• _Short problem_: Pick out each line containing the string "that".

★ ★ ★ ★ ★

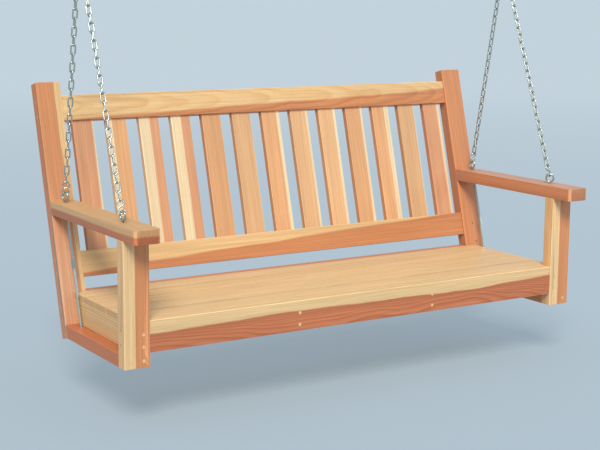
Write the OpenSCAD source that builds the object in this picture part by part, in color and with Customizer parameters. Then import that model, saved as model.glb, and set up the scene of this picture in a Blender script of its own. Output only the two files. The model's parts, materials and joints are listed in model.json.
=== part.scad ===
// Porch swing: a slatted two-seat bench of milled timber, hung by four chains.
//
// Bench pieces are written in bench coordinates: x = 0 at mid length, y = 0 at the front face of
// the front posts, z = 0 at the feet. Pieces of the back are written in the back's own leaning
// coordinates and placed by lean(). hang() moves the bench below the ceiling, whose face is z = 0.

/* [Bench size] */
// Overall length of the bench, over the posts
bench_l = 1580; // [1300:10:2000]
// Depth from the front posts' front face to the back posts' front face, at the feet
bench_d = 395; // [325:5:480]
// Height of the front posts, up to the underside of the arms
front_post_h = 350; // [290:5:425]
// Length of the back posts
back_post_l = 756; // [620:1:910]
// Lean of the back from upright, in degrees
back_lean = 15.3; // [8:0.1:20]

/* [Timber] */
// Width of the posts, arms and rails
stock_w = 76; // [63:1:92]
// Thickness of the posts, arms and side rails
stock_t = 38; // [31:1:46]
// Thickness of the rails of the back
rail_t = 35; // [30:1:40]
// How far rails sit behind the faces of their posts
rail_set = 3; // [0:0.5:5]
// Height of the front and rear seat rails
apron_h = 89; // [80:1:110]
// Height of the seat's cross supports
support_h = 70; // [58:1:84]

/* [Seat and back slats] */
// Thickness of every slat
slat_t = 19; // [15:1:22]
// Number of full seat slats
seat_slats = 5; // [5]
// Gap between seat slats
seat_gap = 5; // [3:0.5:7]
// Width of the narrow strip at the back of the seat
strip_w = 25; // [15:1:28]
// Number of back slats
back_slats = 13; // [13]
// Width of a back slat
back_slat_w = 66; // [55:1:80]
// Gap between the end slats and the back posts
end_gap = 28.5; // [15:0.5:45]
// Depth that slats enter the rails of the back
mortise_d = 10; // [6:1:15]

/* [Arms and rails] */
// Overhang of an arm in front of its post
arm_over = 75; // [40:5:110]
// Radius of an arm's front corners, seen from above
arm_corner_r = 12; // [6:1:20]
// Height of the lower back rail's bottom edge, along the back
lower_rail_s = 174; // [160:2:220]
// How much of the rear seat rail is planed off to make its top level
rear_rail_rise = 5.5; // [3:0.5:12]
// Length of back post standing above the top rail
post_head = 40; // [20:2:70]

/* [Fasteners] */
// Diameter of a wood plug
plug_d = 9.5; // [8:0.5:12]
// Length of a wood plug
plug_l = 7; // [5:1:9]
// Diameter of a screw's shank
screw_d = 4.4; // [3.5:0.1:5]
// Diameter of a seat nail
nail_d = 2.4; // [2:0.1:3]
// Diameter of the dowel in each front post's top
dowel_d = 12; // [10:1:16]

/* [Hanging hardware] */
// Diameter of the rods and of the eyebolts' shanks
rod_d = 8; // [6:0.5:10]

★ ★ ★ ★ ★

• _Solution below_:
Write the OpenSCAD source that builds the object in this picture part by part, in color and with Customizer parameters. Then import that model, saved as model.glb, and set up the scene of this picture in a Blender script of its own. Output only the two files. The model's parts, materials and joints are listed in model.json.
// Depth that slats enter the rails of the back